• _WHAT THE TASK REQUIRES_
Present each line of the entries below that holds the word "hinge".

**** STORED ROWS ****

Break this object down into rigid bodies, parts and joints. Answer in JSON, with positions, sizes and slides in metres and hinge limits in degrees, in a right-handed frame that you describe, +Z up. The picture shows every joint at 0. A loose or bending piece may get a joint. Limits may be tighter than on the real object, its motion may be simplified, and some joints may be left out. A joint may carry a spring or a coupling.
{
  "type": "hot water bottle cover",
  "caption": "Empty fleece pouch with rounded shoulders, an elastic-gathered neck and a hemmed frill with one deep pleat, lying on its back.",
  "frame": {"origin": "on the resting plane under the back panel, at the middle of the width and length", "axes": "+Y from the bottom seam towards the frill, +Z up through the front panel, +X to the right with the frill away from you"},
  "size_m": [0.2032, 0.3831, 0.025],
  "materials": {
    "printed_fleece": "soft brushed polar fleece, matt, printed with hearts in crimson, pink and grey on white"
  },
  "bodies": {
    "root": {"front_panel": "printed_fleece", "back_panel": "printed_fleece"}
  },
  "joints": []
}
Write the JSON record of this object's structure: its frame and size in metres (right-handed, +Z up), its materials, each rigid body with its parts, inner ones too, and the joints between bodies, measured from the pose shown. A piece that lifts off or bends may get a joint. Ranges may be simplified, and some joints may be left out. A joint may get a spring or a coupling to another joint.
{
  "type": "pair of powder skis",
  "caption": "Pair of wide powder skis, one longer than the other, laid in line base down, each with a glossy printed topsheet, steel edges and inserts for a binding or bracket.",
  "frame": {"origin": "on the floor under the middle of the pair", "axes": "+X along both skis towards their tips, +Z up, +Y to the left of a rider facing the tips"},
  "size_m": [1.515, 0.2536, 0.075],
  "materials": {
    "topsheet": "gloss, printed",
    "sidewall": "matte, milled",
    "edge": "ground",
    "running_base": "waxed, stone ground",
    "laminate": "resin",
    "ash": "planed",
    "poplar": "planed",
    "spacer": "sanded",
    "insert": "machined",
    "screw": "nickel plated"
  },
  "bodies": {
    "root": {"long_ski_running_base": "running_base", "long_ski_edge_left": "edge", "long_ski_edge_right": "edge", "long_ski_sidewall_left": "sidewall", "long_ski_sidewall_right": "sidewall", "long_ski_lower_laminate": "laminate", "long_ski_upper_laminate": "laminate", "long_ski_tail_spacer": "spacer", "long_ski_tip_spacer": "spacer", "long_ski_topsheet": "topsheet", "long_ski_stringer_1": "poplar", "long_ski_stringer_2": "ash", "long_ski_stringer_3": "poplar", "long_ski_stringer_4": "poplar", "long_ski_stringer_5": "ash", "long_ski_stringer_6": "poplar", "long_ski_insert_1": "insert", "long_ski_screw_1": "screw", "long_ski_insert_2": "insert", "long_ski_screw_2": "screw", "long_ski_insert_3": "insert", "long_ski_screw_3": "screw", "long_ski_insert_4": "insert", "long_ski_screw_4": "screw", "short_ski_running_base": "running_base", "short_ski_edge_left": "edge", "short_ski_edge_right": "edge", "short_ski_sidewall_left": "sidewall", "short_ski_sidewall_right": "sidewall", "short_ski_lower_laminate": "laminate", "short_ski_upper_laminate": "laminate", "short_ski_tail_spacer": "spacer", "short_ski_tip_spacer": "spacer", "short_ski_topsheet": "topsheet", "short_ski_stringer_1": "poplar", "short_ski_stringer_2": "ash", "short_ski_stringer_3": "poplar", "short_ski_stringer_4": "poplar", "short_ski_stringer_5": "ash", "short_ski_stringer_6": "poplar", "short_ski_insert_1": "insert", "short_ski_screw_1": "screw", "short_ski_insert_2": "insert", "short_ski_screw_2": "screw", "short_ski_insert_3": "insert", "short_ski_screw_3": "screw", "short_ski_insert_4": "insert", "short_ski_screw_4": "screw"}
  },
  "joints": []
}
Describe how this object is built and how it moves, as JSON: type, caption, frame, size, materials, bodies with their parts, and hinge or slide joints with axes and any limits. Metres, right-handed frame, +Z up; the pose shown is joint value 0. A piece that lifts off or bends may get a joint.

****

• _OUTPUT BELOW_
Break this object down into rigid bodies, parts and joints. Answer in JSON, with positions, sizes and slides in metres and hinge limits in degrees, in a right-handed frame that you describe, +Z up. The picture shows every joint at 0. A loose or bending piece may get a joint. Limits may be tighter than on the real object, its motion may be simplified, and some joints may be left out. A joint may carry a spring or a coupling.
Describe how this object is built and how it moves, as JSON: type, caption, frame, size, materials, bodies with their parts, and hinge or slide joints with axes and any limits. Metres, right-handed frame, +Z up; the pose shown is joint value 0. A piece that lifts off or bends may get a joint.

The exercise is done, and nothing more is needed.